On the criticism that Red Sea is just a remake of Hollywood war films, Lam said he's proud of the comparison.

"To me, those Hollywood films are classics and sort of my 'textbook.' I wanted to pursue that 'epicness' in my films," said Lam. "The upbeat rhythm, the expressiveness, this film is the Chinese version of Black Hawk Down. I think we've reached the same level with a much smaller budget."

(Black Hawk Down cost $92 million, Red Sea cost $70 million.)

Lam's next film will also collaborate with a government division, transportation, and focus more on rescue than blazing guns. Though working with the authorities gave him quite the headache during the filming of Red Sea.

Dealing with bureaucracy

Idea. Submit for Approval. Wait. Approved. Repeat.

That pretty much sums up Dante Lam's struggles with the bureaucracy that stem from dealing with the government. From borrowing frigates from the navy to details during filming, Lam said he was in close negotiation with the authorities.

"Government-sponsored films need a lot of approvals along the way," Lam said. "People think that I would've made three movies in three years but I've only made one. They don't understand how time-consuming it can be."

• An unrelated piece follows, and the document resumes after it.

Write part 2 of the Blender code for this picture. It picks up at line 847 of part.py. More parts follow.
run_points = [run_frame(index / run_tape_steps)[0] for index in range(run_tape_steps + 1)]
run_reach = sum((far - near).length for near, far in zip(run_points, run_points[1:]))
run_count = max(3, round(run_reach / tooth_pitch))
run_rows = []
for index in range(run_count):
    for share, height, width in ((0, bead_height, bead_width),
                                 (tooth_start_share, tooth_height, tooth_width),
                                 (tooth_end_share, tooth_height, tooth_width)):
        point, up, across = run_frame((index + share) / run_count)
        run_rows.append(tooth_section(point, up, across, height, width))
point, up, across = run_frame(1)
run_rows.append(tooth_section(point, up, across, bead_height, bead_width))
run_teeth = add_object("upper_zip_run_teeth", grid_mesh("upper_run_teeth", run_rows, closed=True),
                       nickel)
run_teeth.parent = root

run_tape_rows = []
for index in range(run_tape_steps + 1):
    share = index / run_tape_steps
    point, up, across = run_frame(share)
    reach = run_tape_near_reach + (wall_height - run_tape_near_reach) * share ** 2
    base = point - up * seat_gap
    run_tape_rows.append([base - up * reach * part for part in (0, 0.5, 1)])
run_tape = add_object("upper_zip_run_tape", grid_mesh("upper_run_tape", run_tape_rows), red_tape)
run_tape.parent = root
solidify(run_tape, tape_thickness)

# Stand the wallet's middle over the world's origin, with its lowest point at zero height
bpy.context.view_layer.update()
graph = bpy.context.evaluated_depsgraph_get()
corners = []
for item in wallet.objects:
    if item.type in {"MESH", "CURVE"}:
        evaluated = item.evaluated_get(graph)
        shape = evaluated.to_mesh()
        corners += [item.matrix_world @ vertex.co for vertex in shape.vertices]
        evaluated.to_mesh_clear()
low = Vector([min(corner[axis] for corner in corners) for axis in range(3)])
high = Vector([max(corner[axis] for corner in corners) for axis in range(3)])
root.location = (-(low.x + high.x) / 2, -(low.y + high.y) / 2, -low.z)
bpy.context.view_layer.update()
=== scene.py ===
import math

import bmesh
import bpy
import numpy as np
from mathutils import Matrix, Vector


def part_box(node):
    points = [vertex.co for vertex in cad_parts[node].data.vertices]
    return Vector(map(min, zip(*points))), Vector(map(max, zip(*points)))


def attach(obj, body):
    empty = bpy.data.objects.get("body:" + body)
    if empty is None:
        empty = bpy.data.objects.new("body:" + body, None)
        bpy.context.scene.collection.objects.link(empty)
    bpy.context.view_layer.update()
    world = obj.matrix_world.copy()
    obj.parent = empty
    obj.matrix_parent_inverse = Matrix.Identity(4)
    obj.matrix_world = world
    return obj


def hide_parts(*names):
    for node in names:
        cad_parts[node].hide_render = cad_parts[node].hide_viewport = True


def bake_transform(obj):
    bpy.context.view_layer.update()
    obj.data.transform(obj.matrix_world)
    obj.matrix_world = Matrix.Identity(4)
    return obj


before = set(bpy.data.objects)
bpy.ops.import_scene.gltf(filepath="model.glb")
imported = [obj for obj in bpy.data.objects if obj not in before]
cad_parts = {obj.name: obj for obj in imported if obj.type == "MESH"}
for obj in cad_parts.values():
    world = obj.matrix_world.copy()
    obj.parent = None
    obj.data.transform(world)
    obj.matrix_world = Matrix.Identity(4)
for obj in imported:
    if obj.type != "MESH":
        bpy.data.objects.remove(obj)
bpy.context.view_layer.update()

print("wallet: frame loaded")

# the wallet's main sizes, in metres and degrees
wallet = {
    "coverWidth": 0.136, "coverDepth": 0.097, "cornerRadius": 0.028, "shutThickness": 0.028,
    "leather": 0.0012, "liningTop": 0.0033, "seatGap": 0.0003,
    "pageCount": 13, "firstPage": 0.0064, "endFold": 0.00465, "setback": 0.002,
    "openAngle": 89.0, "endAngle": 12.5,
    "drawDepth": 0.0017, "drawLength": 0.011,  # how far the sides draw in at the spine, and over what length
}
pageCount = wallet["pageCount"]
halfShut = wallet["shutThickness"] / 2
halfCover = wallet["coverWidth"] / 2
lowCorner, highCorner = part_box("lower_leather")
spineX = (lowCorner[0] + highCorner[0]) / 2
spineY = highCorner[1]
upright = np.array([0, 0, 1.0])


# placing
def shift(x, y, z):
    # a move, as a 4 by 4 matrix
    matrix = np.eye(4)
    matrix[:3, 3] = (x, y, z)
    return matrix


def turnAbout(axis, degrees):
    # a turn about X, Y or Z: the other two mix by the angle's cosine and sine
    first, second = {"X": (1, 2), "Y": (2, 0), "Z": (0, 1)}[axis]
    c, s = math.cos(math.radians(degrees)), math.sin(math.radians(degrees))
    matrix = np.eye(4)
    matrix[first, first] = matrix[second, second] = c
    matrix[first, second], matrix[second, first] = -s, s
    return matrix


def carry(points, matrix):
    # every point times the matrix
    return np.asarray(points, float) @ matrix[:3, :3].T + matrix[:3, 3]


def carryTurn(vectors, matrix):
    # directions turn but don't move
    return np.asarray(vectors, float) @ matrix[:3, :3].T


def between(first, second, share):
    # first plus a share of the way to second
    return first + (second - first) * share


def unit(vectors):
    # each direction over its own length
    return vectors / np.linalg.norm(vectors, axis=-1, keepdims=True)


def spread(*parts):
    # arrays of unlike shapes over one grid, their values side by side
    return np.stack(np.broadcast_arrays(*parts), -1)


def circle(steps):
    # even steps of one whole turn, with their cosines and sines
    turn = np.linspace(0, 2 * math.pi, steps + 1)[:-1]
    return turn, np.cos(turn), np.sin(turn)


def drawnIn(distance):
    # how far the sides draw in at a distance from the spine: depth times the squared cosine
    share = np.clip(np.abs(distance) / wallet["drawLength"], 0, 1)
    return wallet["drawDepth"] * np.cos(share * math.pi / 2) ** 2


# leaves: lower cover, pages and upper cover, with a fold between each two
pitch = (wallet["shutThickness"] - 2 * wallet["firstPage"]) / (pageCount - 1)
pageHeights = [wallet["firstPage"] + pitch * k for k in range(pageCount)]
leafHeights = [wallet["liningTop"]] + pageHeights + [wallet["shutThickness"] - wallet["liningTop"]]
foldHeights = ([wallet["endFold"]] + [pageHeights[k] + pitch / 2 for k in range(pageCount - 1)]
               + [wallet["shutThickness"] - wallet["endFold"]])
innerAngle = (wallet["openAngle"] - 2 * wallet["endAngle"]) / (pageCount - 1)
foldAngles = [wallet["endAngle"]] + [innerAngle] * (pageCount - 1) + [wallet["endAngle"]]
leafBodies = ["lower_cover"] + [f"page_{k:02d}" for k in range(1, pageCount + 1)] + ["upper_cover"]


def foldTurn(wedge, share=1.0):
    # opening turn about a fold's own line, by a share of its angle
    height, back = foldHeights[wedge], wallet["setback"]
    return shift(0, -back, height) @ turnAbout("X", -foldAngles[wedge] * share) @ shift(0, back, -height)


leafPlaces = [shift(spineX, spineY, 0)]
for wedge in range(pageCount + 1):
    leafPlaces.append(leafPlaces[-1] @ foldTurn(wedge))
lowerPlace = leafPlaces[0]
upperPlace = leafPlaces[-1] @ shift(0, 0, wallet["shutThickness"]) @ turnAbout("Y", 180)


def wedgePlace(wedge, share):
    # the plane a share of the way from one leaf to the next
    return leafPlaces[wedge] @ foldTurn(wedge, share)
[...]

Lam said he's willing to put in the time if it means turning out a movie. And with the government's backing, the director had a lot to play with.

One scene employed six Chinese warships, including the frigate Linyi -- the actual ship used in the Yemen evacuation mission -- cutting through the waves in slow motion into Yemen's territorial waters. With the helicopter's rotor spinning in the background, the special forces team armed with machine guns and sniper rifles ran on deck (also in slow motion, of course) ready to execute their mission.

"To us, we're making a movie," Lam said. "To the navy, it's a mission with very specific procedures. Everything we do is monitored through the satellite in the command center, if we suddenly change route, it will be problematic for the navy."

Embracing journalism

As a reporter, the Chinese-French journalist character in the film, Xia Nan, naturally stood out.

After all, the Chinese government is hostile toward journalists. Chinese citizens aren't allowed to work for foreign media in entirety, and many work as translators and fixers without bylines despite helping foreign correspondents with interviews and information gathering. A Quartz article detailed the experience of many nameless Chinese journalists working for foreign media outlets.

Yet the film shined a spotlight on Xia, even if she's a French citizen. She is a tenacious war correspondent working on the frontline in Yemen, restlessly working to reveal the terrorists' scheme, determined to save her kidnapped fixer, and even offering to take a hostage's place. Xia is a seeker of truth, an excellent investigative reporter by Western standards, and a heroine of the film.

If Operation Red Sea is a propaganda film, as many pointed out, is Xia a benign gesture to include and support Chinese journalists with foreign passports? Would the Chinese military actually help such journalists in a conflict zone? Or is this a fictional stimulation for China's own journalism industry?

For a military action blockbuster, Operation Red Sea surely exceeded the expectations.